Description of the task: Return all of the entries exactly as written.

## START Record set

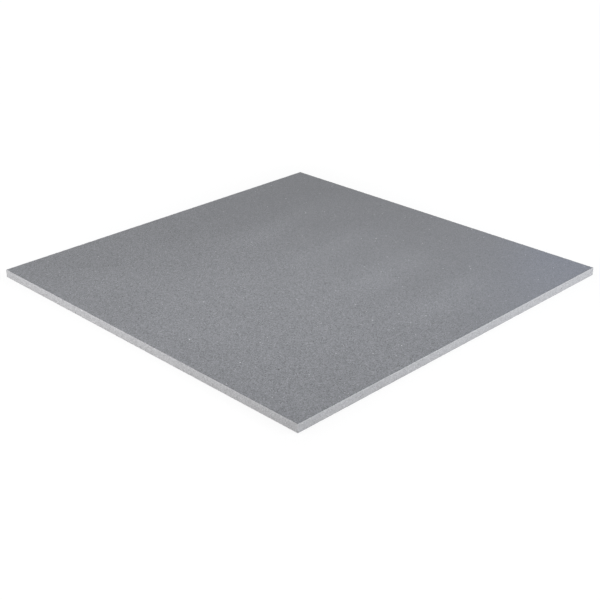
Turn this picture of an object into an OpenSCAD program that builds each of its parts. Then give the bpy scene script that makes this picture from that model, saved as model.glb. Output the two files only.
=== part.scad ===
// Square micro-terrazzo floor tile: one sawn, calibrated piece with bevelled wear-face arrises.
// Millimetres, +Z up. The origin is the centre of the bedding face, which lies on the floor.

/* [Format] */
// Length of the tile along X
tile_length = 600; // [150:50:1200]
// Width of the tile along Y
tile_width = 600; // [150:50:1200]
// Thickness from the bedding face to the wear face
tile_thickness = 12; // [8:1:30]

/* [Arrises] */
// Width of the bevel along each edge of the wear face
arris_width = 0.8; // [0.3:0.1:2]
// Depth of that bevel down the sawn side
arris_depth = 0.8; // [0.3:0.1:2]

/* [Hidden] */

half_length = tile_length / 2;
half_width = tile_width / 2;
side_height = tile_thickness - arris_depth;
terrazzo_grey = [0.55, 0.56, 0.58];

// Cross-section of the tile from one sawn side to the other, standing on the bedding face:
// square at the bottom, with a bevelled arris at each end of the wear face.
module sawn_section(half_span) {
    half_wear_face = half_span - arris_width;
    polygon([
        [-half_span, 0],
        [half_span, 0],
        [half_span, side_height],
        [half_wear_face, tile_thickness],
        [-half_wear_face, tile_thickness],
        [-half_span, side_height],
    ]);
}

// The section across X, swept along Y for the full width of the tile.
module slab_bevelled_in_x() {
    rotate([90, 0, 0])
        linear_extrude(height = tile_width, center = true)
            sawn_section(half_length);
}

// The section across Y, swept along X for the full length of the tile.
module slab_bevelled_in_y() {
    rotate([90, 0, 90])
        linear_extrude(height = tile_length, center = true)
            sawn_section(half_width);
}

// The two swept slabs meet in one piece, so the bevels run into each other in a mitre at every corner.
module terrazzo_tile() {
    color(terrazzo_grey)
        intersection() {
            slab_bevelled_in_x();
            slab_bevelled_in_y();
        }
}

terrazzo_tile();
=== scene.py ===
import math

import bmesh
import bpy
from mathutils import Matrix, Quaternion, Vector


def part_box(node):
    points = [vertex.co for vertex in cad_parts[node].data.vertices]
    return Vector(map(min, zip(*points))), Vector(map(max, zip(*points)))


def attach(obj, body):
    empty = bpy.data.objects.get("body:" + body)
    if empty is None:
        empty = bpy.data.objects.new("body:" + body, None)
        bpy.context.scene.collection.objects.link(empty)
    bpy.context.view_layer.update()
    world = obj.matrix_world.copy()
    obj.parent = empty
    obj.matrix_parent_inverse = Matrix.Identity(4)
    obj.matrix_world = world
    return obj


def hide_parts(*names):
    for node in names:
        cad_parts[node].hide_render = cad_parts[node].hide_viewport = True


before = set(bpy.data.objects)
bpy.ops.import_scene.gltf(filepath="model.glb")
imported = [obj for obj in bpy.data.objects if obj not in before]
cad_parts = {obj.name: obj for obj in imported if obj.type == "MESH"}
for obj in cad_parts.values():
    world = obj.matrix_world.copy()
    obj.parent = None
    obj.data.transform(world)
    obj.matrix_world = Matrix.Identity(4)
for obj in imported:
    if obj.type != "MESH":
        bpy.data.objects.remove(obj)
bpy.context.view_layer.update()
tileLow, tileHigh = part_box("terrazzo_tile")
tileSize = tileHigh - tileLow
tileCentre = (tileLow + tileHigh) / 2
print("frame loaded:", [round(length * 1000, 2) for length in tileSize], "mm")


viewpoint = {
    "azimuth": -44.656,  # degrees round the tile, 0 looks along +Y
    "elevation": 25.543,
    "roll": -0.344,
    "distance": 1.564,  # metres from the aim point
    "aimOffset": (-0.05638, -0.05804),  # from the middle of the bedding face
    "sensorWidth": 36,  # mm
    "lens": 67.79,  # mm
    "clip": (0.01, 50),  # metres
}


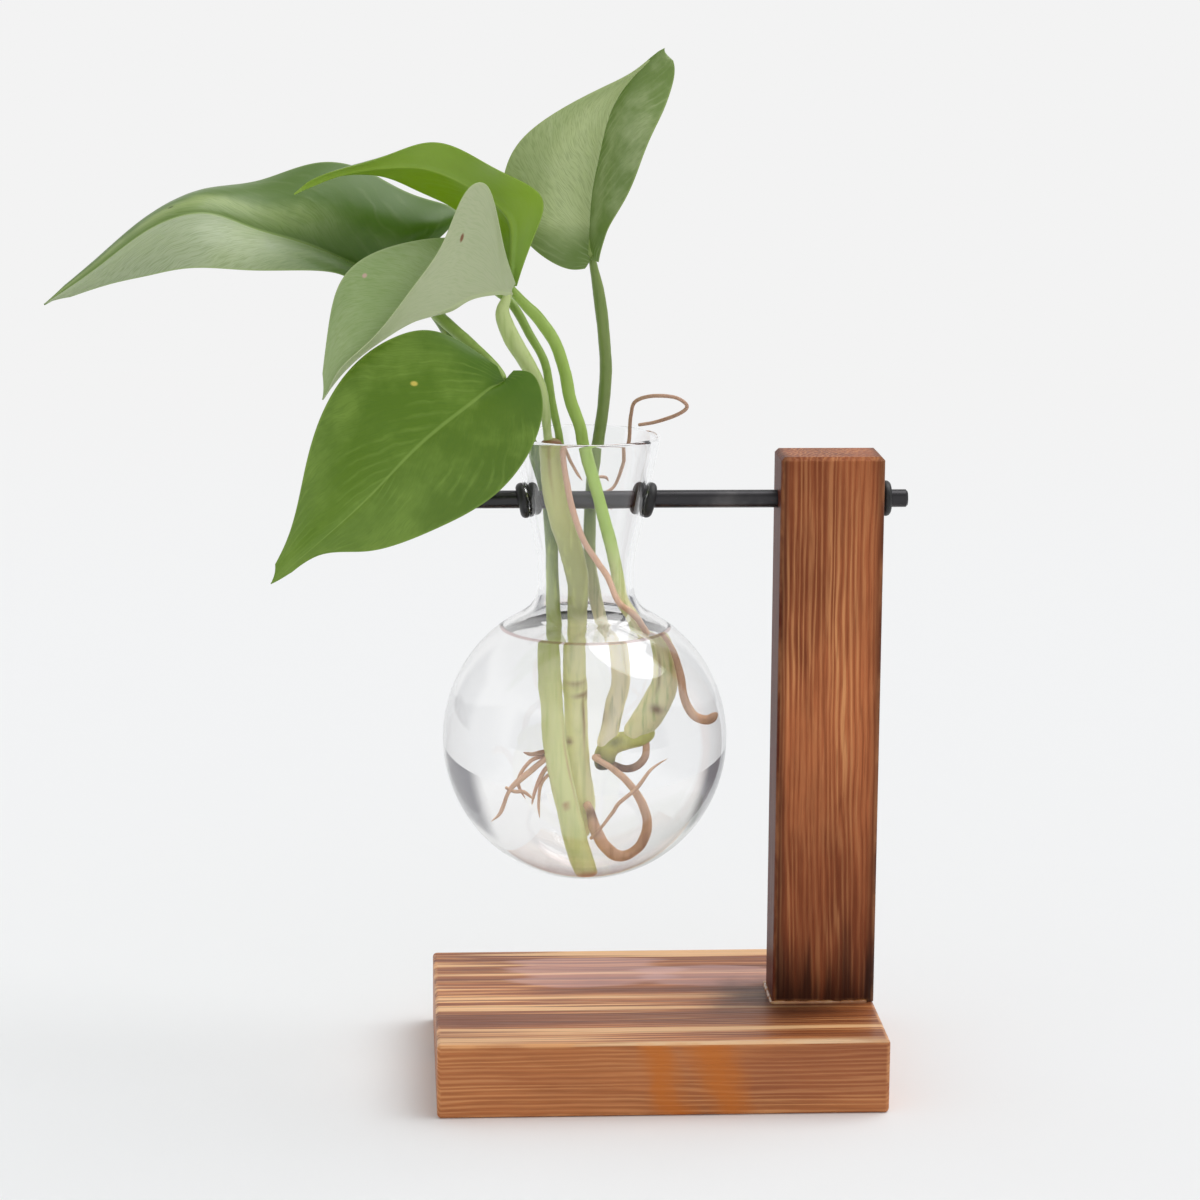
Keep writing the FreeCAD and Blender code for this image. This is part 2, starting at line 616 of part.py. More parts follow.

## END Record set

Task output:
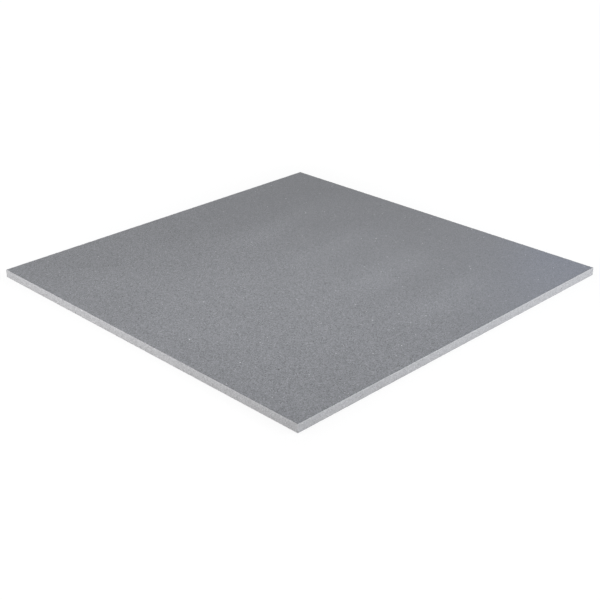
Turn this picture of an object into an OpenSCAD program that builds each of its parts. Then give the bpy scene script that makes this picture from that model, saved as model.glb. Output the two files only.
=== part.scad ===
// Square micro-terrazzo floor tile: one sawn, calibrated piece with bevelled wear-face arrises.
// Millimetres, +Z up. The origin is the centre of the bedding face, which lies on the floor.

/* [Format] */
// Length of the tile along X
tile_length = 600; // [150:50:1200]
// Width of the tile along Y
tile_width = 600; // [150:50:1200]
// Thickness from the bedding face to the wear face
tile_thickness = 12; // [8:1:30]

/* [Arrises] */
// Width of the bevel along each edge of the wear face
arris_width = 0.8; // [0.3:0.1:2]
// Depth of that bevel down the sawn side
arris_depth = 0.8; // [0.3:0.1:2]

/* [Hidden] */

half_length = tile_length / 2;
half_width = tile_width / 2;
side_height = tile_thickness - arris_depth;
terrazzo_grey = [0.55, 0.56, 0.58];

// Cross-section of the tile from one sawn side to the other, standing on the bedding face:
// square at the bottom, with a bevelled arris at each end of the wear face.
module sawn_section(half_span) {
    half_wear_face = half_span - arris_width;
    polygon([
        [-half_span, 0],
        [half_span, 0],
        [half_span, side_height],
        [half_wear_face, tile_thickness],
        [-half_wear_face, tile_thickness],
        [-half_span, side_height],
    ]);
}

// The section across X, swept along Y for the full width of the tile.
module slab_bevelled_in_x() {
    rotate([90, 0, 0])
        linear_extrude(height = tile_width, center = true)
            sawn_section(half_length);
}

// The section across Y, swept along X for the full length of the tile.
module slab_bevelled_in_y() {
    rotate([90, 0, 90])
        linear_extrude(height = tile_length, center = true)
            sawn_section(half_width);
}

// The two swept slabs meet in one piece, so the bevels run into each other in a mitre at every corner.
module terrazzo_tile() {
    color(terrazzo_grey)
        intersection() {
            slab_bevelled_in_x();
            slab_bevelled_in_y();
        }
}

terrazzo_tile();
=== scene.py ===
import math

import bmesh
import bpy
from mathutils import Matrix, Quaternion, Vector


def part_box(node):
    points = [vertex.co for vertex in cad_parts[node].data.vertices]
    return Vector(map(min, zip(*points))), Vector(map(max, zip(*points)))


def attach(obj, body):
    empty = bpy.data.objects.get("body:" + body)
    if empty is None:
        empty = bpy.data.objects.new("body:" + body, None)
        bpy.context.scene.collection.objects.link(empty)
    bpy.context.view_layer.update()
    world = obj.matrix_world.copy()
    obj.parent = empty
    obj.matrix_parent_inverse = Matrix.Identity(4)
    obj.matrix_world = world
    return obj


def hide_parts(*names):
    for node in names:
        cad_parts[node].hide_render = cad_parts[node].hide_viewport = True


before = set(bpy.data.objects)
bpy.ops.import_scene.gltf(filepath="model.glb")
imported = [obj for obj in bpy.data.objects if obj not in before]
cad_parts = {obj.name: obj for obj in imported if obj.type == "MESH"}
for obj in cad_parts.values():
    world = obj.matrix_world.copy()
    obj.parent = None
    obj.data.transform(world)
    obj.matrix_world = Matrix.Identity(4)
for obj in imported:
    if obj.type != "MESH":
        bpy.data.objects.remove(obj)
bpy.context.view_layer.update()
tileLow, tileHigh = part_box("terrazzo_tile")
tileSize = tileHigh - tileLow
tileCentre = (tileLow + tileHigh) / 2
print("frame loaded:", [round(length * 1000, 2) for length in tileSize], "mm")


viewpoint = {
    "azimuth": -44.656,  # degrees round the tile, 0 looks along +Y
    "elevation": 25.543,
    "roll": -0.344,
    "distance": 1.564,  # metres from the aim point
    "aimOffset": (-0.05638, -0.05804),  # from the middle of the bedding face
    "sensorWidth": 36,  # mm
    "lens": 67.79,  # mm
    "clip": (0.01, 50),  # metres
}


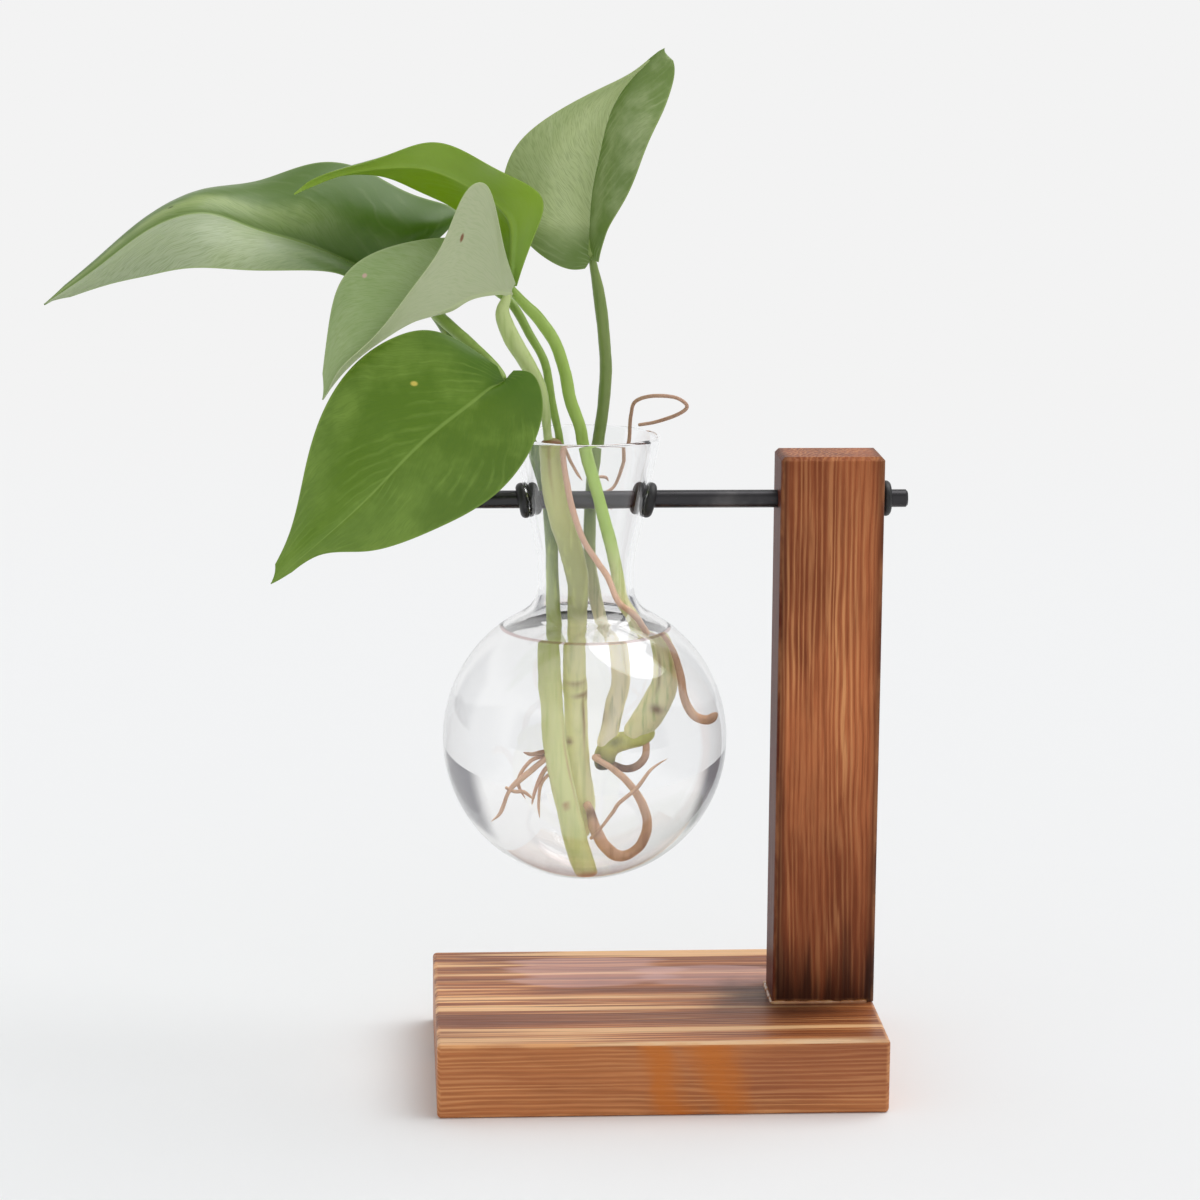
Keep writing the FreeCAD and Blender code for this image. This is part 2, starting at line 616 of part.py. More parts follow.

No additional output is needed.